##### Data for processing #####

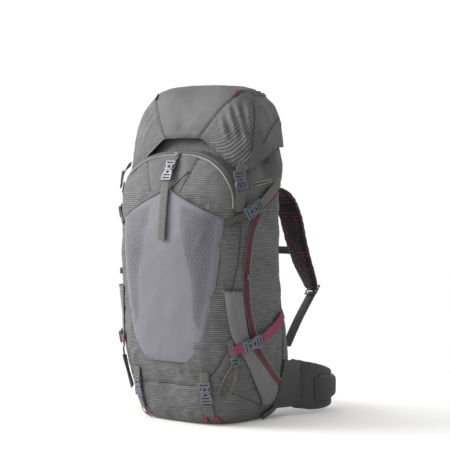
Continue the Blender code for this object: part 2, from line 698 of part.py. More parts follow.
def make_hip_belt():
    count = 16
    line = hip_centre_line(count)
    for label, side in SIDES:
        pivot = (side * HIP_PIVOT.x, HIP_PIVOT.y, HIP_PIVOT.z)
        rings = []
        for i, point in enumerate(line):
            share = i / (count - 1)
            low = smooth_curve([(a, b) for a, b, _ in HIP_ROWS], share)
            high = smooth_curve([(a, c) for a, _, c in HIP_ROWS], share)
            out = hip_outward(line, i) * 0.008
            corner = 0.005
            profile = [(-1, low + corner), (-0.5, low), (0.5, low), (1, low + corner),
                       (1, high - corner), (0.5, high), (-0.5, high), (-1, high - corner)]
            rings.append(mirrored([point + out * a + Vector((0, 0, z)) for a, z in profile], side))
        loft(f"hip_wing_{label}", rings, "dark_nylon", origin=pivot)
        rings = []
        for i in range(4, 13):
            share = (i - 4) / 8
            swell = 0.0085 + 0.012 * math.sin(math.pi * share) ** 0.6
            out = hip_outward(line, i)
            low, high = 0.024 + 0.004 * share, 0.086 - 0.010 * share
            profile = [(0.0085, low), (swell, low + 0.008), (swell, high - 0.008), (0.0085, high)]
            if i in (4, 12):
                profile = [(0.0085, low), (0.0095, low + 0.008), (0.0095, high - 0.008), (0.0085, high)]
            rings.append(mirrored([line[i] + out * a + Vector((0, 0, z)) for a, z in profile], side))
        loft(f"hip_pocket_{label}", rings, "dark_nylon", origin=pivot)


HIP_WEB_Y = 0.3150
HIP_WEB_HEIGHT = 0.051


def make_hip_buckle():
    """The waist web runs on from each wing to half of the wide buckle; the belt stands unclipped."""
    scale = 1.5
    for label, side in SIDES:
        mouth = Vector((0.030, HIP_WEB_Y, HIP_WEB_HEIGHT))
        if side < 0:
            frame = frame_at(mouth, Vector((-1, 0, 0)), Vector((0, 1, 0)), side)
            obj = buckle_socket(f"hip_buckle_{label}", frame, scale)
            start = 0.044
        else:
            frame = frame_at(mouth - Vector((0.018, 0, 0)), Vector((1, 0, 0)), Vector((0, 1, 0)), side)
            obj = buckle_clip(f"hip_buckle_{label}", frame, scale)
            start = 0.049
        route = [(start, HIP_WEB_Y), (0.084, HIP_WEB_Y), (0.095, 0.3115)]
        points = mirrored([Vector((x, y, HIP_WEB_HEIGHT)) for x, y in route], side)
        web = strap("web", points, [Vector((0, 1, 0))] * 3, 0.032, 0.0022, "webbing")
        web.hide_render = True
        web.display_type = "WIRE"
        joined = obj.modifiers.new("web", "BOOLEAN")
        joined.operation = "UNION"
        joined.solver = "EXACT"
        joined.object = web


clear_scene()
make_base_panel()
make_packbag()
make_snow_collar()
make_front_pocket()
make_side_pockets()
make_front_zip()
make_side_zips()
make_body_sliders()
make_lid()
make_lid_zip()
make_side_buckles()
make_base_buckles()
make_pocket_buckle()
make_lid_buckles()
make_frame()
make_pads()
make_haul_loop()
make_shoulder_straps()
make_sternum_straps()
make_hip_belt()
make_hip_buckle()
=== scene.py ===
"""The looks of a framed hiking backpack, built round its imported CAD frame, in the order that it is sewn together.

Metres, +Z up. The stretch pocket faces -Y, the harness is at +Y and the wearer's right is +X.
"""

import json
import math

import bmesh
import bpy
import numpy as np
from mathutils import Matrix, Vector, noise


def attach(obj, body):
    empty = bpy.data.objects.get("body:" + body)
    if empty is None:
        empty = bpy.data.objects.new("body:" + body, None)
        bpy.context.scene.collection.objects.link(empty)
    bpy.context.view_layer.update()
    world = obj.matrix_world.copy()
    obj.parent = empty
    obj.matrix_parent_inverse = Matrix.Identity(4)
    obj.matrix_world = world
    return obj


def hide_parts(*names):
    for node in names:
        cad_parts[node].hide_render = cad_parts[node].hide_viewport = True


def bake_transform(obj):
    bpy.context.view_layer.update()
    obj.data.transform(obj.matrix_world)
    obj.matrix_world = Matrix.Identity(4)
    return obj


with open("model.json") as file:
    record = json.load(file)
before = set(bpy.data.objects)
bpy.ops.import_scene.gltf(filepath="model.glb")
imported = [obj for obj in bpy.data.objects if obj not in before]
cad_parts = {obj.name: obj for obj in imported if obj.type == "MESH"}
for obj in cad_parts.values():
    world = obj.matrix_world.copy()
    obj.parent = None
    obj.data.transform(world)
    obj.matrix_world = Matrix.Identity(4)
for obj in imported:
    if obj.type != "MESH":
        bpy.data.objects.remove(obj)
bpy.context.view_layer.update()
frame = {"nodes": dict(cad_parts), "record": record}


# Studio: a pale floor with a painted glow, a white surround, a big soft light at the front left and the camera.
# The camera stands to the right of the pack's front, so that the front pocket and the right side both show.

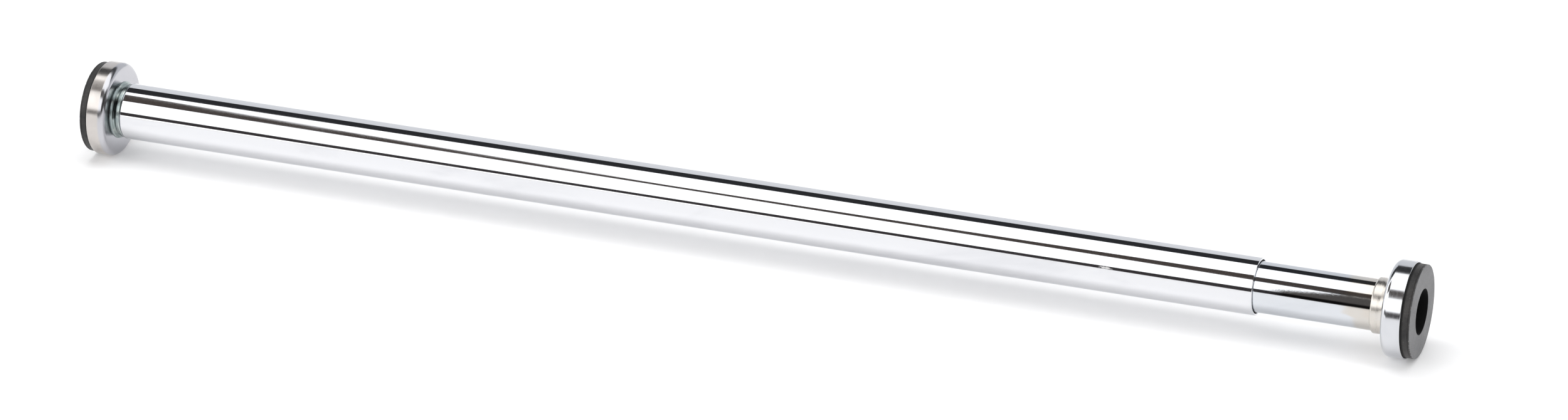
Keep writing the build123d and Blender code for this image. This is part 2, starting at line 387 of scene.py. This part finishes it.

#####

_Task to complete_.
Above are some lines. Repeat exactly, and only, those from the line that has "clear_scene()" through the line that has "imported = [obj".

_Worked answer_.
clear_scene()
make_base_panel()
make_packbag()
make_snow_collar()
make_front_pocket()
make_side_pockets()
make_front_zip()
make_side_zips()
make_body_sliders()
make_lid()
make_lid_zip()
make_side_buckles()
make_base_buckles()
make_pocket_buckle()
make_lid_buckles()
make_frame()
make_pads()
make_haul_loop()
make_shoulder_straps()
make_sternum_straps()
make_hip_belt()
make_hip_buckle()
=== scene.py ===
"""The looks of a framed hiking backpack, built round its imported CAD frame, in the order that it is sewn together.

Metres, +Z up. The stretch pocket faces -Y, the harness is at +Y and the wearer's right is +X.
"""

import json
import math

import bmesh
import bpy
import numpy as np
from mathutils import Matrix, Vector, noise


def attach(obj, body):
    empty = bpy.data.objects.get("body:" + body)
    if empty is None:
        empty = bpy.data.objects.new("body:" + body, None)
        bpy.context.scene.collection.objects.link(empty)
    bpy.context.view_layer.update()
    world = obj.matrix_world.copy()
    obj.parent = empty
    obj.matrix_parent_inverse = Matrix.Identity(4)
    obj.matrix_world = world
    return obj


def hide_parts(*names):
    for node in names:
        cad_parts[node].hide_render = cad_parts[node].hide_viewport = True


def bake_transform(obj):
    bpy.context.view_layer.update()
    obj.data.transform(obj.matrix_world)
    obj.matrix_world = Matrix.Identity(4)
    return obj


with open("model.json") as file:
    record = json.load(file)
before = set(bpy.data.objects)
bpy.ops.import_scene.gltf(filepath="model.glb")
imported = [obj for obj in bpy.data.objects if obj not in before]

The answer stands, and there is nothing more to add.